Matt was a small player growing up. When he reached high school, he was just over 5 feet, 8 inches tall. He had the core body to drive the baseball into the gaps. He did not have the body size though to hit home runs. By the time Matt reached his Sophomore year, he had grown a couple more inches. His weight had climbed to approximately 165 pounds. With all the baseball speed, strength and agility work he had done to that point, he began to start driving balls out of the various high school fields they were playing on. By the time he reached his senior year, Matt was belting home runs from both the right and left side of the plate. That trend continued on into college. In his freshman year at Wofford, Matt was able to lead the nation in batting average for third baseman. He also set a school record for most hits in a season. If you ask him, Matt will tell you he attributes much of his collegiate success to the foundation he built in his strength, speed and agility workouts at BPC.

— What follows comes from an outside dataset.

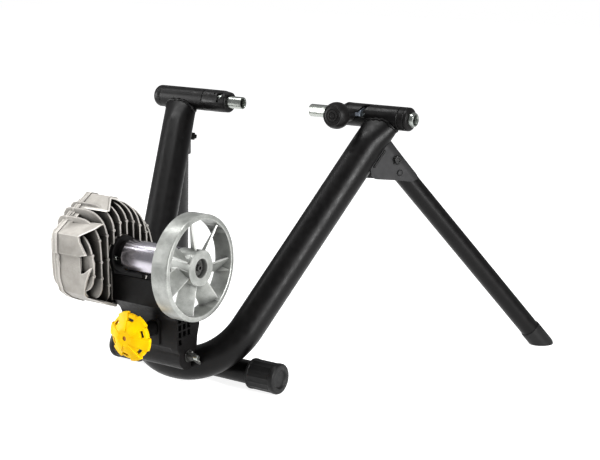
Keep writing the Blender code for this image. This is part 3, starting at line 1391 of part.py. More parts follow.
# The shroud's free edge seen from the front as (x, z), from the top of its roof down: the roof,
# the gap under it, the hood, the slab, the low wall with its tongue, and the underside.
SHROUD_EDGE = (
    (-0.0767, 0.0900),
    (-0.0767, 0.0830),
    (-0.0590, 0.0674),
    (-0.1030, 0.0673),
    (-0.1022, 0.0510),
    (-0.0687, 0.0534),
    (-0.0503, 0.0539),
    (-0.0550, 0.0483),
    (-0.0724, 0.0383),
    (-0.0703, 0.0301),
    (-0.0585, 0.0125),
    (-0.0680, 0.0105),
    (-0.0725, 0.0080),
    (-0.0720, -0.0165),
    (-0.0660, -0.0150),
    (-0.0525, -0.0050),
    (-0.0716, -0.0460),
    (-0.0748, -0.0560),
    (-0.0560, -0.0590),
    (-0.0490, -0.0610),
    (-0.0490, -0.0900),
)

# Pads on the fins' free edges, each as its fin and its height from the axis.
PADS = (
    (0, 0.0105),
    (0, -0.0194),
    (1, 0.0299),
    (1, -0.0016),
    (1, -0.0256),
    (2, 0.0348),
    (2, -0.0006),
    (2, -0.0390),
    (3, 0.0400),
    (3, -0.0443),
    (4, 0.0483),
    (5, 0.0479),
    (6, 0.0444),
    (7, 0.0362),
    (8, 0.0226),
    (9, 0.0284),
)


def fin_edge(y, z):
    """The X of the fins' free edges at a place round the axis, where their corner rounds off."""
    radius = max(math.hypot(y, z), 1e-6)
    upper = math.sqrt(max(z, 0.0) / radius)
    width = LOW_CORNER_WIDTH + (TOP_CORNER_WIDTH - LOW_CORNER_WIDTH) * upper
    depth = LOW_CORNER_DEPTH + (TOP_CORNER_DEPTH - LOW_CORNER_DEPTH) * upper
    into = min(max(radius - (FIN_RADIUS - width), 0.0) / width, 1.0)
    return FIN_EDGE_X - depth * (1 - math.sqrt(1 - into**2))


def cover_fin_edge(y, z):
    """The X of the free edges of the cover's fins at a place round the axis."""
    into = max(math.hypot(y, z) - (FIN_RADIUS - COVER_CORNER), 0.0) / COVER_CORNER
    return COVER_END_X + COVER_CORNER * (1 - math.sqrt(1 - min(into, 1.0) ** 2))


def fin_outline(y, seam, edge):
    """One fin's outline as (x, z) points, from the seam up and over its free edge."""
    half = math.sqrt(FIN_RADIUS**2 - y**2)
    heights = [half * math.cos(math.pi * step / FIN_STEPS) for step in range(FIN_STEPS + 1)]
    free = [(edge(y, z), z) for z in heights]
    return [(seam, -half), (seam, half)] + thinned(free, FIN_SLACK)


def make_housing(yoke_pivot):
    centre = at(y=ROLLER_Y - SWING_Y, z=ROLLER_HEIGHT - SWING_HEIGHT)
    line = centre @ TURN_TO_X
    side_on = centre @ SIDE_ON
    seam = SEAM_X + CLEARANCE / 2
    front = YOKE_LEFT_X - CLEARANCE
    bore = SHAFT_RADIUS + SHAFT_ROOM
    profile = [
        (bore, front),
        (NECK_RADIUS - 0.001, front),
        (NECK_RADIUS, front - 0.001),
        (NECK_RADIUS, DRUM_FACE_X),
        (DRUM_RADIUS - DRUM_ROUND, DRUM_FACE_X),
        (DRUM_RADIUS, DRUM_FACE_X - DRUM_ROUND),
        (DRUM_RADIUS + 0.001, seam + FLANGE_THICKNESS),
        (FLANGE_RADIUS, seam + FLANGE_THICKNESS),
        (FLANGE_RADIUS, seam),
        (CHAMBER_RADIUS, seam),
        (CHAMBER_RADIUS, CHAMBER_FACE_X),
        (bore, CHAMBER_FACE_X),
    ]
    housing = turned("housing_body", profile, CAST_METAL, yoke_pivot, line, ring=True)

    wall = (DRUM_FACE_X - CHAMBER_FACE_X) / 2
    neck_inside = (NECK_RADIUS + bore) / 2
    drum_inside = DRUM_RADIUS - wall
    inside = [(0.0, 0.0), (neck_inside, 0.0), (neck_inside, DRUM_FACE_X - wall)]
    inside += [(drum_inside, DRUM_FACE_X - wall), (drum_inside, -0.2), (0.0, -0.2)]
    hollow = turned("fin_hollow", inside, parent=yoke_pivot, place=line)
    wall_room = make_wall_room(yoke_pivot, centre)
    for fin in range(FIN_COUNT):
        y = FIRST_FIN_Y + fin * FIN_PITCH
        outline = fin_outline(y, seam, fin_edge)
        place = centre @ at(y=y) @ FRONT_ON
        half = FIN_THICKNESS / 2
        fin_plate = plate(f"fin_{fin}", [outline], -half, half, parent=yoke_pivot, place=place)
        cut(fin_plate, hollow, wall_room)
        fuse(housing, fin_plate)

    section = ribbon(SHROUD_SECTION, SHROUD_WALL)
    shroud = plate("shroud", [section], seam, FIN_EDGE_X + 0.005, parent=yoke_pivot, place=side_on)
    seen = [(seam - 0.01, -0.09)] + [(seam - 0.01, 0.09)] + list(SHROUD_EDGE)
    front_view = plate("shroud_front", [seen], -0.02, 0.11, parent=yoke_pivot, place=centre @ FRONT_ON)
    keep(shroud, front_view)
    cut(shroud, wall_room)
    fuse(housing, shroud)
    spread = [(y * FLANGE_SPREAD, z * FLANGE_SPREAD) for y, z in SHROUD_SECTION]
    rim = ribbon(spread, SHROUD_WALL + 0.004)
    flange = plate("seam_flange", [rim], seam, seam + 0.003, parent=yoke_pivot, place=side_on)
    fuse(housing, flange)
    make_ribs(housing, yoke_pivot, centre, wall_room)
    make_cover(housing, yoke_pivot, line, centre, side_on)
    make_unit_screws(housing, yoke_pivot, line)


def make_wall_room(yoke_pivot, centre):
    """The space that the fins leave round the yoke's boss and its left wall."""
    boss = arc((0.0, 0.0), BOSS_DISC_RADIUS + BOSS_ROOM, 10, 190, 12)
    below = [(-0.0320, -0.026), (-0.0225, -0.066), (-0.0225, -0.12), (0.0525, -0.12), (0.0525, -0.080)]
    outline = boss + below
    low = YOKE_LEFT_X - BOSS_ROOM
    return plate("wall_room", [outline], low, 0.05, parent=yoke_pivot, place=centre @ SIDE_ON)


def make_ribs(housing, yoke_pivot, centre, wall_room):
    """Round ribs along the fins, each ending in a pad on the fin's free edge."""
    for number, (fin, z) in enumerate(PADS):
        y = FIRST_FIN_Y + fin * FIN_PITCH
        place = centre @ at(y=y, z=z) @ TURN_TO_X
        end = fin_edge(y, z) + 0.0008
        pad_start = end - PAD_HEIGHT
        root = DRUM_FACE_X - DRUM_ROUND
        rib_end = pad_start + 0.001
        rib = bar(f"rib_{number}", RIB_RADIUS, root, rib_end, parent=yoke_pivot, place=place, steps=4)
        pad = bar(f"pad_{number}", PAD_RADIUS, pad_start, end, parent=yoke_pivot, place=place, steps=6)
        for piece in (rib, pad):
            cut(piece, wall_room)
            fuse(housing, piece)


def make_cover(housing, yoke_pivot, line, centre, side_on):
    seam = SEAM_X - CLEARANCE / 2
    plate_end = seam - COVER_PLATE
    dome_end = COVER_END_X + 0.006
    profile = [
        (0.0, seam),
        (FLANGE_RADIUS, seam),
        (FLANGE_RADIUS, plate_end),
        (DRUM_RADIUS - 0.004, plate_end),
        (DRUM_RADIUS - 0.010, dome_end),
        (0.014, dome_end - 0.002),
        (0.0, dome_end - 0.002),
    ]
    cover = turned("housing_cover", profile, CAST_METAL, yoke_pivot, line, steps=20)
    for fin in range(FIN_COUNT):
        y = FIRST_FIN_Y + fin * FIN_PITCH
        outline = fin_outline(y, seam, cover_fin_edge)
        place = centre @ at(y=y) @ FRONT_ON
        half = FIN_THICKNESS / 2
        fuse(cover, plate(f"cover_fin_{fin}", [outline], -half, half, parent=yoke_pivot, place=place))
    outer = [(y * FLANGE_SPREAD, z * FLANGE_SPREAD) for y, z in SHROUD_SECTION]
    rim = plate("cover_rim", [ribbon(outer, 0.008)], plate_end, seam, parent=yoke_pivot, place=side_on)
    fuse(cover, rim)
    for number, degrees in enumerate((45, 135, 225, 315)):
        angle = math.radians(degrees)
        y = COVER_SCREW_CIRCLE * math.cos(angle)
        z = COVER_SCREW_CIRCLE * math.sin(angle)
        outward = Matrix.Rotation(math.pi, 4, "X")
        make_cover_screw(number + 1, housing, cover, centre @ at(y=y, z=z) @ TURN_TO_X @ outward, yoke_pivot)


def make_cover_screw(number, housing, cover, place, yoke_pivot):
    """A screw through the cover into the body, on a boss; its Z points out of the cover."""
    joint = -SEAM_X + CLEARANCE / 2
    seat = joint + COVER_PLATE + COVER_SCREW_SEAT
    name = f"screw_boss_{number}"
    boss = bar(name, COVER_SCREW_BOSS, joint, seat, parent=yoke_pivot, place=place, steps=10)
    fuse(cover, boss)
    tip = -SEAM_X - 0.003
    shank = COVER_SCREW_SHANK
    name = f"screw_hole_{number}"
    hole = bar(name, shank + CLEARANCE, tip - 0.012, seat + 0.01, parent=yoke_pivot, place=place, steps=8)
    name = f"screw_room_{number}"
    head_room = COVER_SCREW_RADIUS + 0.0006
    room = bar(name, head_room, seat, seat + 0.03, parent=yoke_pivot, place=place, steps=10)
    cut(cover, hole, room)
    cut(housing, hole)
    face = seat + CLEARANCE
    profile = [
        (0.0, face + 0.0025),
        (COVER_SCREW_RADIUS - 0.001, face + 0.0025),
        (COVER_SCREW_RADIUS, face + 0.0015),
        (COVER_SCREW_RADIUS, face),
        (shank, face),
        (shank, tip),
        (0.0, tip),
    ]
    turned(f"cover_screw_{number}", profile, ZINC, yoke_pivot, place, steps=10)


def make_unit_screws(housing, yoke_pivot, line):
    """Cap screws that hold the housing to the yoke's boss, at angles up from the rear."""
    for number, degrees in enumerate(UNIT_SCREW_ANGLES):
        angle = math.radians(degrees)
        place = line @ Matrix.Rotation(angle + math.pi / 2, 4, "Z") @ at(x=UNIT_SCREW_CIRCLE)
        face = YOKE_LEFT_X + BOSS_DISC_THICKNESS + CLEARANCE
        tip = YOKE_LEFT_X - UNIT_SCREW_DEPTH
        profile = [
            (0.0, face + 0.0030),
            (0.0016, face + 0.0030),
            (0.0018, face + 0.0055),
            (0.0029, face + 0.0055),
            (0.0033, face + 0.0050),
            (0.0033, face),
            (UNIT_SCREW_RADIUS, face),
            (UNIT_SCREW_RADIUS, tip),
            (0.0, tip),
        ]
        turned(f"unit_screw_{number + 1}", profile, ZINC, yoke_pivot, place, steps=10)
        bore = UNIT_SCREW_RADIUS + CLEARANCE
        name = f"unit_hole_{number}"
        hole = bar(name, bore, tip - 0.0005, 0.0, parent=yoke_pivot, place=place, steps=8)
        cut(housing, hole)
        cut(bpy.data.objects["yoke"], hole)


def merge_flats(mesh):
    """Joins the faces that lie in one plane, and the edges that lie on one line."""
    shape = bmesh.new()
    shape.from_mesh(mesh)
    bmesh.ops.remove_doubles(shape, verts=shape.verts, dist=2e-6)
    bmesh.ops.dissolve_limit(shape, angle_limit=0.0005, verts=shape.verts, edges=shape.edges)
    shape.to_mesh(mesh)
    shape.free()


def settle():
    """Gives each part the mesh that its modifiers make, shaded smooth up to its sharp edges."""
    bpy.context.view_layer.update()
    graph = bpy.context.evaluated_depsgraph_get()
    parts = [part for part in PARTS.objects if part.type == "MESH"]
    made = {part: bpy.data.meshes.new_from_object(part.evaluated_get(graph)) for part in parts}
    for part, mesh in made.items():
        finish = part.data.materials[0]
        part.modifiers.clear()
        mesh.materials.clear()
        mesh.materials.append(finish)
        merge_flats(mesh)
        mesh.shade_smooth()
        mesh.set_sharp_from_angle(angle=math.radians(32))
        part.data = mesh
        mesh.name = part.name


def main():
    make_frame_tube()
    make_left_clamp()
    make_right_clamp()
    for side, word in ((-1, "left"), (1, "right")):
        make_leg(side, word)
    make_crossbar()
    make_swing_bracket()
    yoke_pivot = pivot("yoke_pivot", at(y=SWING_Y, z=SWING_HEIGHT), assembly)
    make_tension_rod(yoke_pivot)
    make_yoke(yoke_pivot)
    make_rotor(yoke_pivot)
    make_housing(yoke_pivot)
    settle()


main()
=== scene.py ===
"""The looks of a folding bicycle trainer: its finishes, fine surfaces, floor, lights and camera."""

import json
import math

import bmesh
import bpy
from mathutils import Matrix, Vector

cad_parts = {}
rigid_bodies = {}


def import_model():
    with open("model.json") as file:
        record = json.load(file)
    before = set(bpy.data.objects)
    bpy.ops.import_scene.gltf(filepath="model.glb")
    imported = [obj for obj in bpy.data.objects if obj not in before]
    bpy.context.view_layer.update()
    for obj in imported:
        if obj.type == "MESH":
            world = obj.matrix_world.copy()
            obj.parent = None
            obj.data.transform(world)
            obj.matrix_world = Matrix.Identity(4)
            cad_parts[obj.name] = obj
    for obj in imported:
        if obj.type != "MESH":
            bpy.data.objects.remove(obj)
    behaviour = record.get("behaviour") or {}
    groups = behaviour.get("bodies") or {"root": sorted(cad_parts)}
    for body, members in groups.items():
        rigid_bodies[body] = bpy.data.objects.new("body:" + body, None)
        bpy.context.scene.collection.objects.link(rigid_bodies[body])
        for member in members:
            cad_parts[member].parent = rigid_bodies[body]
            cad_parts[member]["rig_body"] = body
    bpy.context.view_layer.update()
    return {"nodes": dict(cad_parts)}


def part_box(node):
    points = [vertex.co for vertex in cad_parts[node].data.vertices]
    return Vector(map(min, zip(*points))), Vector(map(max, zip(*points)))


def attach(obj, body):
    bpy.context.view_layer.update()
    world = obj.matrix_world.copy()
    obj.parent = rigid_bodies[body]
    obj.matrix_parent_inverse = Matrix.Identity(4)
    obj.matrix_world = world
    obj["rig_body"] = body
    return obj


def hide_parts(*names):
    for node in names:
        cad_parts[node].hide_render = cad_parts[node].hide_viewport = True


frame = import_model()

NODES = frame["nodes"]
BODY = {name: node["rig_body"] for name, node in NODES.items()}
SLOT = {name: node.data.materials[0].name for name, node in NODES.items()}
SIDES = ((-1, "left"), (1, "right"))


# Finishes. Every texture reads object coordinates, in metres.

MIX_COLOURS = (6, 7)
MIX_RESULT = 2
OPENNESS_SAMPLES = 8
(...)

If you have a son playing at East Cobb or playing for one of the local area Cobb, Fulton or South Fulton county high schools, we highly recommend that you bring them to Georgia Personal Training to meet with Matt. He will provide a free consultation and a free baseball strength assessment for you and your son. Matt has worked with some of the most elite athletes in the area. He has helped a number make it to the collegiate level. While Matt would never promise you that your son will get a scholarship, he can absolutely develop your son into an elite athlete, who is much better equipped to compete as a ballplayer. Evan Moore is a great example of that. Evan started working with Matt when he was only 13. Evan is now a starting infielder for the Alpharetta High School Raiders. Evan is strong, fast and filled with incredible potential. There is no doubt that some lucky college coach out there is going to wind up signing this up and coming superstar.
If you bring your son over the Georgia Personal Training, you will quickly find out that Matt works on more than just speed, strength and agility. He also spends time listening to the challenges his players are up against, then helping them to find ways to mentally cope with those challenges. Matt knows that the competition level his athletes are going to face is steadily going to increase. The higher they go, the more pressure and competition they will face. It really helps players to have someone like Matt working with them. They can talk about things that parents and players just cannot relate to. Matt has been there and knows exactly what you son is going to have to deal with. He focuses on building better athletes, while also working hard to build better young men.